[Exercise directions] Give the listing again in full, exactly as written.

## Begin Supplied data

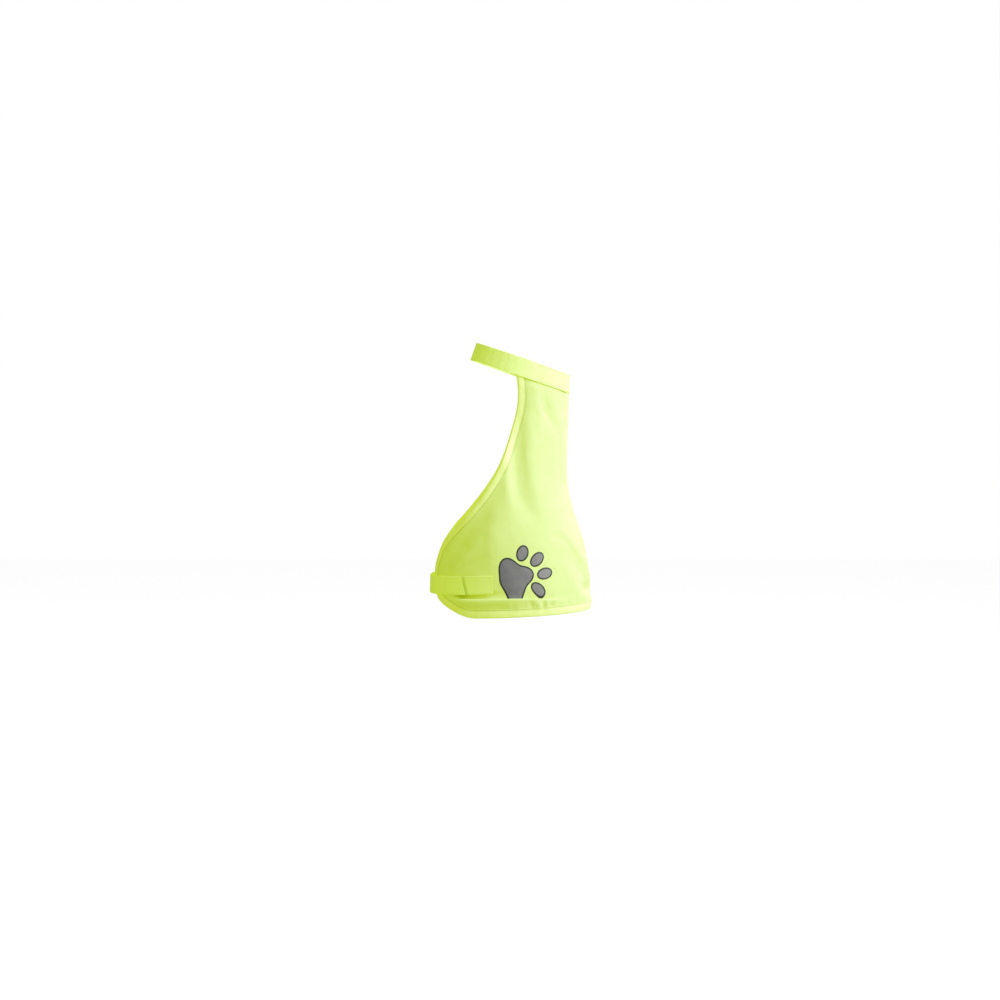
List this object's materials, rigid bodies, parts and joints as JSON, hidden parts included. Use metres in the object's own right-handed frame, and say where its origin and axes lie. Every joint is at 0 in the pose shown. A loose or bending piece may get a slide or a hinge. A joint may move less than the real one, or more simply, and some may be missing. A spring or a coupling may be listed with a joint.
{
  "type": "dog safety vest",
  "caption": "High-visibility cape for a dog's back and flanks, worn upright: bound edges, a neck strap, a hook-and-loop belly strap and a reflective paw print.",
  "frame": {"origin": "centre of the neck opening, where the vest hangs on the wearer's neck", "axes": "+Z towards the wearer's head, +X out of the spine, -Y to the wearer's left"},
  "size_m": [0.2714, 0.2103, 0.4483],
  "materials": {
    "cape_cloth": "fluorescent yellow-green woven polyester with a soft sheen",
    "tape": "fluorescent yellow-green polyester tape",
    "hook_and_loop": "fluorescent yellow-green hook and loop tape",
    "reflective_film": "grey retroreflective bead film with a dark outline"
  },
  "bodies": {
    "root": {"back_panel": "cape_cloth", "edge_binding": "tape", "neck_strap": "tape", "belly_strap": "tape", "belly_loop": "hook_and_loop", "belly_hook": "hook_and_loop", "neck_loop": "hook_and_loop", "neck_hook": "hook_and_loop", "paw_pad": "reflective_film", "paw_toe_1": "reflective_film", "paw_toe_2": "reflective_film", "paw_toe_3": "reflective_film", "paw_toe_4": "reflective_film"}
  },
  "joints": []
}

## End Supplied data

[Result]
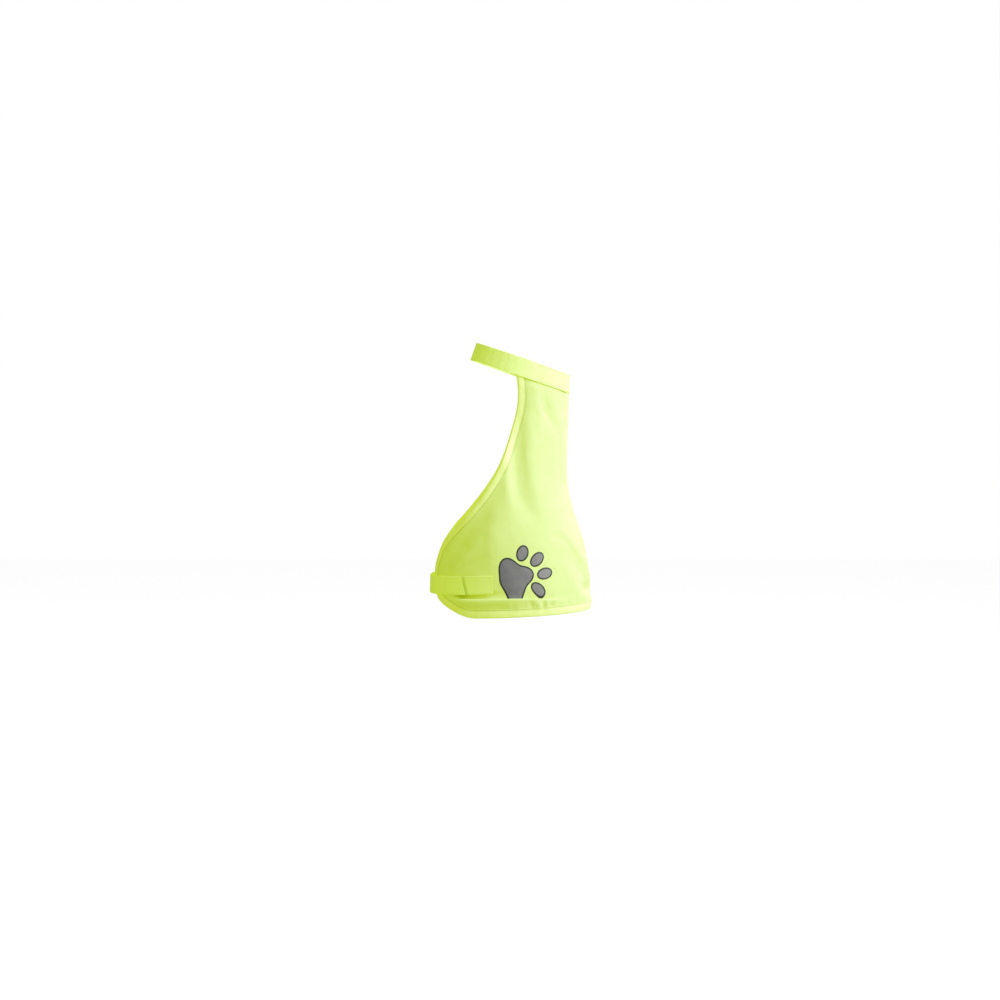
List this object's materials, rigid bodies, parts and joints as JSON, hidden parts included. Use metres in the object's own right-handed frame, and say where its origin and axes lie. Every joint is at 0 in the pose shown. A loose or bending piece may get a slide or a hinge. A joint may move less than the real one, or more simply, and some may be missing. A spring or a coupling may be listed with a joint.
{
  "type": "dog safety vest",
  "caption": "High-visibility cape for a dog's back and flanks, worn upright: bound edges, a neck strap, a hook-and-loop belly strap and a reflective paw print.",
  "frame": {"origin": "centre of the neck opening, where the vest hangs on the wearer's neck", "axes": "+Z towards the wearer's head, +X out of the spine, -Y to the wearer's left"},
  "size_m": [0.2714, 0.2103, 0.4483],
  "materials": {
    "cape_cloth": "fluorescent yellow-green woven polyester with a soft sheen",
    "tape": "fluorescent yellow-green polyester tape",
    "hook_and_loop": "fluorescent yellow-green hook and loop tape",
    "reflective_film": "grey retroreflective bead film with a dark outline"
  },
  "bodies": {
    "root": {"back_panel": "cape_cloth", "edge_binding": "tape", "neck_strap": "tape", "belly_strap": "tape", "belly_loop": "hook_and_loop", "belly_hook": "hook_and_loop", "neck_loop": "hook_and_loop", "neck_hook": "hook_and_loop", "paw_pad": "reflective_film", "paw_toe_1": "reflective_film", "paw_toe_2": "reflective_film", "paw_toe_3": "reflective_film", "paw_toe_4": "reflective_film"}
  },
  "joints": []
}